I have tried to replicate @honnibal's code for finding precision, recall, etc., and I have also added an accuracy calculator. However, the accuracy is not the same score as the accuracy score give with ner.batch-train, which produced the evaluate.jsonl file that is the source for the dictionary_list variable in the code below.

tp = 0.0
fp = 0.0
tn = 0.0
fn = 0.0
ignored = 0.0
LABEL = "ORG"

for eg in dictionary_list:
    if eg['answer'] == 'ignore':
        ignored += 1
    else:
        doc = nlp(eg['text'])

        guesses = set((ent.start_char, ent.end_char, ent.label_) for ent in doc.ents if ent.label_ == LABEL)
        positives = set((span["start"], span["end"], span["label"]) for span in eg["spans"] if span['answer'] == 'accept')
    
        tp += len(guesses.intersection(positives))
        fn += len(positives - guesses)
        fp += len(guesses - positives)
        if len(guesses) == 0 and len(positives) == 0:
            tn += 1

acc = tp/(tp+fn+fp+tn+1e-10)
precision = tp / (tp+fp+1e-10)
recall = tp / (tp+fn+1e-10)
fscore = (2 * precision * recall) / (precision + recall + 1e-10)

I am struggling to understand how Prodigy calculates accuracy given the information in the evaluate.jsonl file, and how it deals with conflicting classification score for otherwise identical spans within an example.

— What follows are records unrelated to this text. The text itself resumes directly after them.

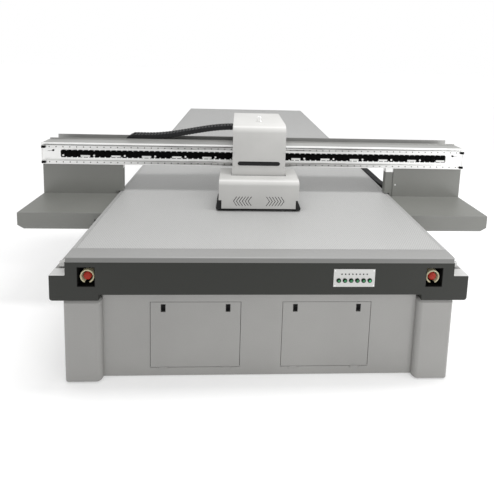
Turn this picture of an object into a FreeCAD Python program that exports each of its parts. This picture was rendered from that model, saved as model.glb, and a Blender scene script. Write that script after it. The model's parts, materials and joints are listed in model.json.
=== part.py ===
import FreeCAD, Part
import os

# A large flatbed UV printer: a fixed vacuum table on a cabinet, a gantry that runs along the
# table on two rails, a carriage that runs along the gantry's beam, and a head unit that the
# carriage raises and lowers. Millimetres. X runs to the right, Y to the rear, Z up.
# Pieces are laid out with y counted from the table's front edge, and save() shifts them so
# that the origin is on the floor under the middle of the table.

os.makedirs("parts", exist_ok=True)
Vec = FreeCAD.Vector

# table
table_width = 2500.0
table_length = 4500.0
table_top = 869.0
table_edge = 34.0
side_border = 28.0
end_border = 80.0
bed_thickness = 15.0
bed_gap = 1.0
bed_seat = 20.0
plenum_depth = 64.0
sheet = 3.0

# front band, with its ears over the side beams
band_depth = 60.0
band_wall = 4.0
band_drop = 253.0
band_leg_drop = 292.0
ear_reach = 99.0
ear_drop = 123.0
band_corner_r = 20.0

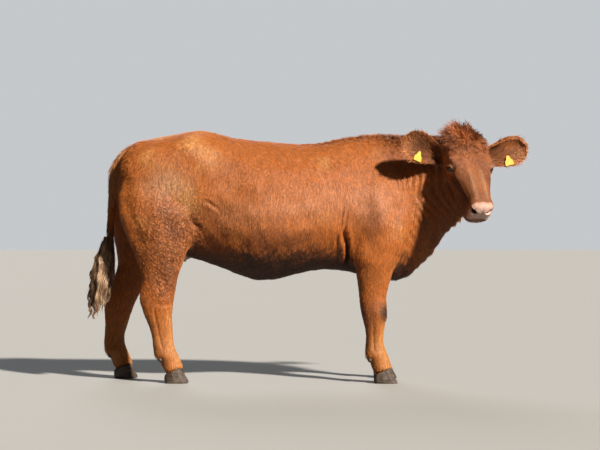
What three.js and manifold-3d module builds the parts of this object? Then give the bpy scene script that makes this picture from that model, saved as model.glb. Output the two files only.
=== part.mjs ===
// A polled red beef heifer at life size, standing square with its head turned to its right.
// Millimetres: +X runs towards the front of the animal, +Y to its left and +Z up.
// Every solid has the outline of the coat's tips, and neighbours keep a thin gap.
import * as THREE from 'three';
import { mergeVertices } from 'three/addons/utils/BufferGeometryUtils.js';
import Module from 'manifold-3d';

const wasm = await Module();
wasm.setup();

// ---- driving dimensions ----

const gap = 0.8;                     // what one piece is cut back by its neighbour
const withersHeight = 1308;
const hipHeight = 1321;
const backHeight = 1250;
const bellyHeight = 524;
const sternumHeight = 586;
const brisketHeight = 528;

const kneeHeight = 365;
const hockHeight = 455;
const fetlockHeight = 147;
const coronetHeight = 72;

const neckBendStart = 450;           // the neck is straight behind this X
const neckBendRadius = 580;

const faceTurn = 75;                 // degrees the face is turned to the right
const facePitch = 48;                // degrees the face slopes down from level
const pollPlace = [847, -190, 1298];

const eyeRadius = 21;
const earLength = 270;
const earHalfWidth = 80;
const earThickness = 9;

const clawLength = 124;
const clawHalfWidth = 29;
const clawSpacing = 32;              // middle of a claw from the middle of its foot

const tagWidth = 47;
const tagHeight = 52;
const tagThickness = 2.4;
const tagPinRadius = 3.2;

const colours = {
  coat: 0x9c4a1f, leg: 0x9a4c22, face: 0x96441f, tuft: 0xa04e24, tail: 0x7a3818, switch: 0xb08a62,
  horn: 0x4a3a30, eye: 0x15100d, tag: 0xe8c81e, udder: 0xc98a70,
};

// ---- building blocks ----

const mix = THREE.MathUtils.lerp;
const radians = THREE.MathUtils.degToRad;

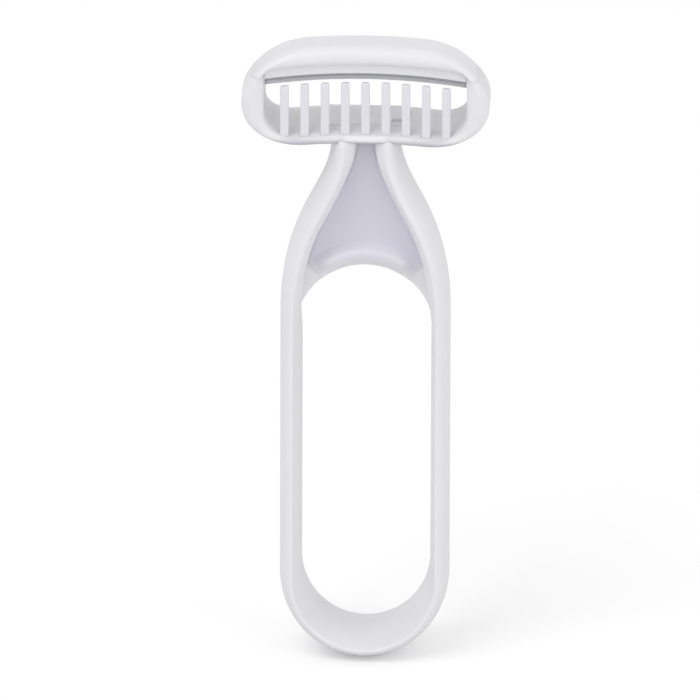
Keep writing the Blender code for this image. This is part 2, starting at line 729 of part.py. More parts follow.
def make_pins(parts, plastic):
    """The pins that hold the clamp and blade to the cap, with domed heads below."""
    under = -GAP - CLAMP_THICKNESS - GAP
    top = seat_gap() + PIN_HOLD
    profile = (
        (0.0, top),
        (PIN_RADIUS, top),
        (PIN_RADIUS, under),
        (PIN_HEAD_RADIUS, under),
        (PIN_HEAD_RADIUS, under - PIN_HEAD_HEIGHT / 2),
        (PIN_HEAD_RADIUS * 0.7, under - PIN_HEAD_HEIGHT * 0.9),
        (0.0, under - PIN_HEAD_HEIGHT),
    )
    pins = []
    for word, x in pin_places():
        pin = pin_turned(f"clamp_pin_{word}", profile, x, parts)
        pin.data.materials.append(plastic)
        pins.append(pin)
    return pins


def build():
    clear_scene()
    parts = new_collection("body_razor")
    helpers = new_collection("cutters")
    handle_plastic = new_material("handle_plastic", (0.80, 0.79, 0.83), 0.35)
    panel_plastic = new_material("panel_plastic", (0.76, 0.75, 0.80), 0.40)
    head_plastic = new_material("head_plastic", (0.82, 0.82, 0.85), 0.32)
    comb_plastic = new_material("comb_plastic", (0.80, 0.79, 0.84), 0.35)
    steel = new_material("blade_steel", (0.62, 0.62, 0.65), 0.25, 1.0)

    path = make_handle(parts, helpers, handle_plastic)
    make_panel(path, parts, helpers, panel_plastic)
    make_head_frame(parts, helpers, head_plastic)
    make_comb(parts, helpers, comb_plastic)

    slide = bpy.data.objects.new("cap_slide", None)
    slide.location = at_depth(0.0, HEAD_BOW + HEAD_TOP_DEPTH / 2, PARTING_HEIGHT)
    parts.objects.link(slide)
    moving = [make_cap(parts, helpers, head_plastic)]
    moving.append(make_blade(parts, helpers, steel))
    moving.append(make_clamp(parts, helpers, head_plastic))
    moving += make_pins(parts, head_plastic)
    bpy.context.view_layer.update()
    for piece in moving:
        piece.parent = slide
        piece.matrix_parent_inverse = slide.matrix_world.inverted()


build()
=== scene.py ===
"""Looks of a white body razor: loop handle, neck panel, comb, strip blade and pull-off cap.

Units are metres. +Z runs up the handle and the comb faces -Y. A depth is measured from the front
plane backwards.
"""

from __future__ import annotations

import logging
import math
from collections.abc import Callable, Sequence
from dataclasses import dataclass
from enum import Enum

import bmesh
import bpy
from bpy.types import Material, NodeSocket, NodeTree, Object, Scene
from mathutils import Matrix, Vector

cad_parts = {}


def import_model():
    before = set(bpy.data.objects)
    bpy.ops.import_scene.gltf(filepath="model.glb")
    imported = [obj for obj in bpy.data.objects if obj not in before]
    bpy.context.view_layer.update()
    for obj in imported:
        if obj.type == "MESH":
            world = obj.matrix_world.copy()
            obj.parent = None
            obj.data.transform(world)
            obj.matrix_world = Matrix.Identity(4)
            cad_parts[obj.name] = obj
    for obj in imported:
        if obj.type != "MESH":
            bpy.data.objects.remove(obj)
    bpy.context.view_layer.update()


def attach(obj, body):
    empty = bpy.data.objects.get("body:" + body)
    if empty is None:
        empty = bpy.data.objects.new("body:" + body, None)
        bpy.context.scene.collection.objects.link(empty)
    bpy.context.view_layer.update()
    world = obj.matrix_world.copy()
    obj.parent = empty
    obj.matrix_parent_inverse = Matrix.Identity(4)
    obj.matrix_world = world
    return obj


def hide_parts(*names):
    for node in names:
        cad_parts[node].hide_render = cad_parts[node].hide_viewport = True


LOG = logging.getLogger("body_razor")

# Half of the handle's depth, and the distance within which two points are one.
HALF_DEPTH = 0.008
CLOSE = 1e-7

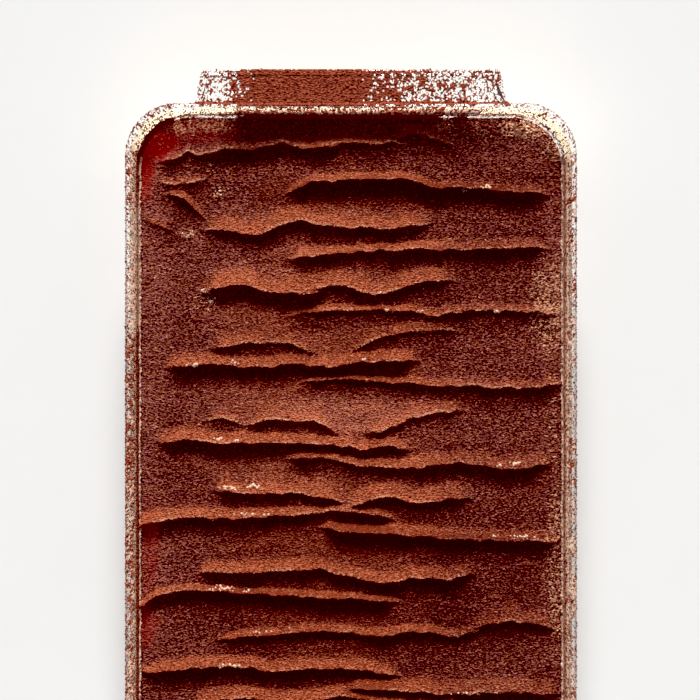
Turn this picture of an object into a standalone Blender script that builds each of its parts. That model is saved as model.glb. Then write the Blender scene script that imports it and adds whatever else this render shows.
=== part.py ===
"""Tiramisu in a clear glass baking dish.

Two solids in metres, +Z up, standing on z = 0 with the origin under the middle of the dish:
  dish      an oblong glass dish with drafted walls, a rolled rim and a flat tab handle at each end
  tiramisu  the filling up to its spooned surface, whose ridges lie across the dish like shingles
"""

import math

import bmesh
import bpy
import numpy as np

MM = 0.001

# Dish, in metres
HALF_WIDTH = 114 * MM  # outside of the rim, across
HALF_LENGTH = 166 * MM  # outside of the rim, along, without the handles
RIM_Z = 56 * MM  # top of the rolled rim
RIM_CORNER = 26.5 * MM  # corner radius of the rim's outside
RIM_BAND = 6.6 * MM  # from the rim's outside in to the wall, at the filling's level
INSIDE_CORNER = 26 * MM  # corner radius of the wall, at the filling's level
DRAFT = math.radians(9)  # both faces of the wall lean outwards by this
FLOOR = 4.6 * MM  # glass under the filling
INNER_ROUND = 9 * MM  # between floor and wall, inside
OUTER_ROUND = 12 * MM  # between foot and wall, outside
LIP = 2 * MM  # the rim stands this far out of the wall
LIP_Z = 50.3 * MM  # underside of the rim
WALL_TOP_Z = 53 * MM  # where the wall starts to roll over into the rim
RIM_FLAT = 1.6 * MM  # the rim's flat top starts this far in
RIM_EDGE = ((0.4 * MM, 0.5 * MM), (0.0, 1.5 * MM))  # its outer edge, as (inset, drop under the top)

# Handles: a flat tab at each end, a little under the rim's top
TAB_END = 183.6 * MM  # outer edge of the tab, from the dish's middle
TAB_HALF = 75.6 * MM  # half width at that edge
TAB_ROOT_HALF = 78.8 * MM  # half width where it leaves the rim
TAB_TOP_Z = 54.2 * MM
TAB_BOTTOM_Z = 49.4 * MM
TAB_CORNER = 4 * MM
TAB_ROOT_FILLET = 2.5 * MM
TAB_EDGE = 1.2 * MM  # the tab's edges are rounded over this much

# Filling
GAP = 0.3 * MM  # kept between the filling and the glass, all round
LEVEL_Z = 46.6 * MM  # the surface between the ridges
SIDE_Z = 41 * MM  # under this the filling just follows the wall
SURFACE_ROWS = 140
SURFACE_COLUMNS = 24

CORNER_STEPS = 6
ARC_STEPS = 3
ROOT_STEPS = 2
TOUCHING = 1e-7  # metres, less than this apart is the same place

# Each ridge was left by one pull of a spoon across the dish. It climbs slowly from the far side to a
# crest and drops steeply on the near side, into a shallow hollow. In millimetres.
DROP = 2.4  # width of the steep side
HOLLOW = 5.0  # how fast the hollow under it runs out
TAPER = 13.0  # a ridge dies away over this at each end

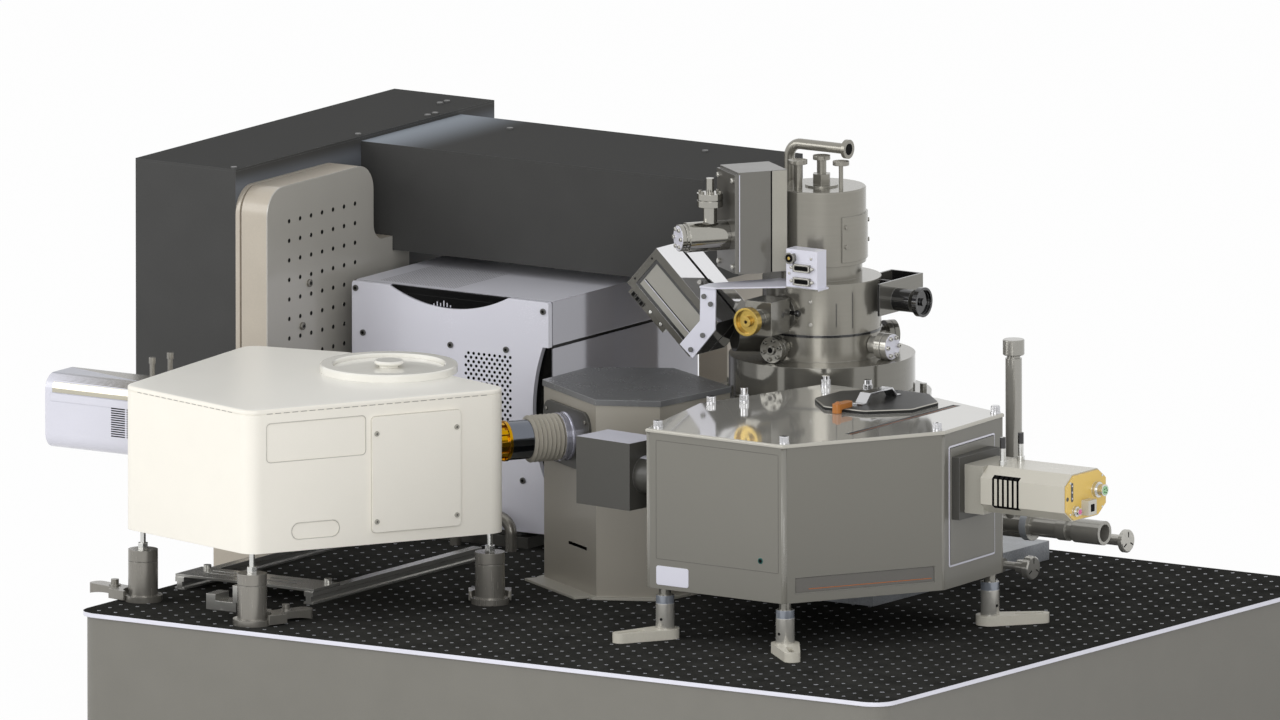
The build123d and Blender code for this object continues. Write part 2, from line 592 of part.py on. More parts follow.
heel = heel - block(catch_x - 20, catch_x + 20, cover_edge - CLEAR, cover_edge + 20, GREY_TOP, plate_top)
pin_y = cover_edge - 8
pieces["turret_latch"] = joined(catch, heel)
pieces["turret_latch_pin"] = stepped((catch_x, pin_y, plate_top + CATCH_THICK), UP, (4, 1.5), (2.5, 1))

# Three posts under the grey spectrograph, each held by a slotted foot
POST_BAND = 44.5
BAND_TOP = 55.0
pieces["grey_posts"] = gathered([
    stepped(
        (x, y, 0), UP, (GREY_POST_RADIUS, POST_BAND), (GREY_POST_RADIUS - 0.3, BAND_TOP - POST_BAND),
        (7.8, GREY_Z0 - BAND_TOP))
    for x, y in GREY_POSTS])


def foot_bar(x, y, angle, length):
    """A slotted foot that runs out from a post and holds it to the table."""
    hub, tip, high = GREY_POST_RADIUS + 6, 10.5, 12.5
    blank = make_hull(joined(Circle(hub), Pos(length - tip, 0) * Circle(tip)).edges())
    slot = Pos((length + hub) / 2 + 3, 0) * SlotOverall(length - hub - 20, 7.5)
    bar = extrude(blank - Circle(GREY_POST_RADIUS) - slot, high)
    return Pos(x, y, 0) * Rot(0, 0, angle) * bar


pieces["grey_foot_bars"] = gathered([
    foot_bar(*post, angle, GREY_FOOT_LENGTH) for post, angle in zip(GREY_POSTS, GREY_FEET)])

# Detector camera on the right wall: flange, adapter and an eight-sided finned body
DET_Y = -26.0
DET_Z = BEAM_HEIGHT - 3.5
DET_HALF_WIDTH = 46.5
DET_HALF_HEIGHT = 30.0
DET_CUT_WIDTH = 18.0
DET_CUT_HEIGHT = 13.0
DET_LENGTH = 126.6
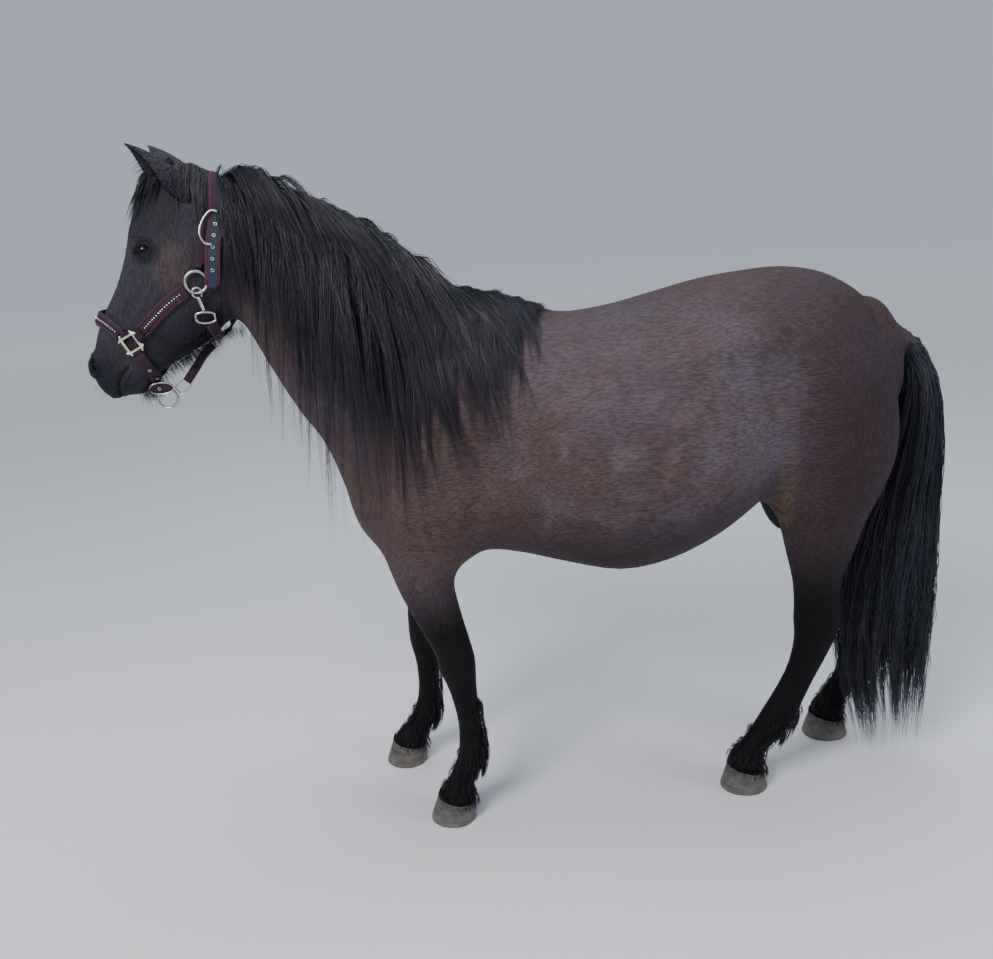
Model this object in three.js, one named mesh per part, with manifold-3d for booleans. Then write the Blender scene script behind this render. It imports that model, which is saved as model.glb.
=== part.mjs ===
// A Shetland pony, standing, at life size, wearing a headcollar. Millimetres, +Z up.
// The head points to -X and the pony's left side to -Y. The floor is z = 0.
// The tables below are measured from a point 66 mm ahead of the middle of the pony's length.
import * as THREE from "three";
import { mergeVertices } from "three/addons/utils/BufferGeometryUtils.js";
import Module from "manifold-3d";

const wasm = await Module();
wasm.setup();

// Driving sizes
const MIDDLE = 66; // from the tables' zero to the middle of the length
const GAP = 0.35; // between meshes that touch
const SIDES = [
  ["left", -1],
  ["right", 1],
];

// Sections of the trunk, in upright planes: x, y, z, reach up, reach down, half width
const TRUNK = [
  [-165, 0, 690, 135, 120, 120],
  [-110, 0, 700, 195, 146, 150],
  [-40, 0, 703, 255, 160, 178],
  [40, 0, 704, 286, 174, 208],
  [130, 0, 700, 279, 194, 240],
  [220, 0, 698, 286, 212, 255],
  [310, 0, 704, 298, 204, 254],
  [400, 0, 716, 306, 174, 238],
  [480, 0, 732, 300, 128, 214],
  [550, 0, 752, 283, 100, 196],
  [615, 0, 776, 246, 95, 168],
  [664, 0, 800, 196, 100, 128],
  [700, 0, 818, 150, 90, 84],
];

// Sections square to a curved middle line: x, y, z, reach up or back, reach down or ahead, half width
const NECK = [
  [-425, 0, 1143, 100, 84, 58],
  [-355, 0, 1080, 146, 114, 64],
  [-280, 0, 990, 182, 146, 80],
  [-200, 0, 895, 196, 172, 102],
  [-90, 0, 800, 200, 190, 132],
];
const HEAD = [
  [-492, 0, 1222, 76, 84, 58],
  [-525, 0, 1165, 90, 91, 74],
  [-555, 0, 1105, 112, 82, 80],
  [-585, 0, 1050, 118, 80, 68],
  [-615, 0, 1000, 86, 84, 54],
  [-645, 0, 955, 52, 81, 46],
  [-672, 0, 928, 42, 68, 46],
  [-690, 0, 914, 32, 42, 38],
];
const FORE_LEFT = [
  [-135, -105, 640, 75, 85, 70],
  [-142, -110, 560, 58, 68, 60],
  [-142, -112, 500, 50, 55, 50],
  [-124, -112, 430, 42, 46, 40],
  [-108, -112, 370, 38, 38, 36],
  [-103, -112, 335, 38, 38, 37],
  [-97, -112, 285, 30, 28, 27],
  [-90, -112, 210, 26, 24, 20],
  [-92, -112, 140, 31, 27, 28],
  [-112, -112, 90, 27, 26, 26],
  [-125, -112, 52, 38, 36, 37],
];
const FORE_RIGHT = [
  [-135, 105, 640, 75, 85, 70],
  [-142, 110, 560, 58, 68, 60],
  [-155, 110, 490, 50, 52, 49],
  [-168, 110, 400, 42, 42, 40],
  [-176, 110, 330, 39, 38, 36],
  [-178, 110, 285, 38, 36, 34],
  [-180, 110, 235, 28, 26, 25],
  [-183, 110, 170, 26, 24, 20],
  [-192, 110, 120, 31, 27, 28],
  [-215, 110, 80, 27, 26, 26],
  [-232, 110, 50, 38, 36, 37],
];
const HIND_LEFT = [
  [588, -95, 820, 104, 118, 98],
  [592, -105, 730, 124, 104, 100],
  [592, -110, 650, 108, 84, 90],
  [590, -112, 560, 70, 68, 66],
  [590, -108, 480, 46, 50, 44],
  [594, -102, 415, 46, 48, 35],
  [597, -98, 365, 46, 50, 37],
  [588, -94, 310, 37, 40, 29],
  [563, -90, 240, 32, 32, 22],
  [516, -86, 145, 36, 32, 29],
  [480, -84, 95, 28, 27, 26],
  [462, -82, 56, 40, 38, 37],
];
const HIND_RIGHT = [
  [588, 95, 820, 104, 118, 98],
  [596, 105, 730, 124, 104, 100],
  [612, 110, 650, 106, 90, 90],
  [645, 112, 560, 72, 72, 66],
  [690, 106, 480, 48, 50, 44],
  [728, 100, 420, 44, 44, 35],
  [746, 96, 370, 44, 46, 37],
  [745, 92, 315, 36, 36, 29],
  [738, 89, 240, 30, 27, 22],
  [728, 86, 140, 34, 30, 29],
  [700, 86, 95, 28, 27, 26],
  [684, 86, 56, 40, 38, 37],
];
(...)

On top of replicating the accuracy score given by ner.batch-train I would also like to properly calculate precision, recall, and fscore from the evaluate.jsonl file.

I've tried to back engineer how prodigy calculates accuracy in ner.batch-train, but didn't get very far. I noticed that best_stats has a "unk" key value. Is this perhaps when there are conflicting classifications of the same span? Any help appreciated!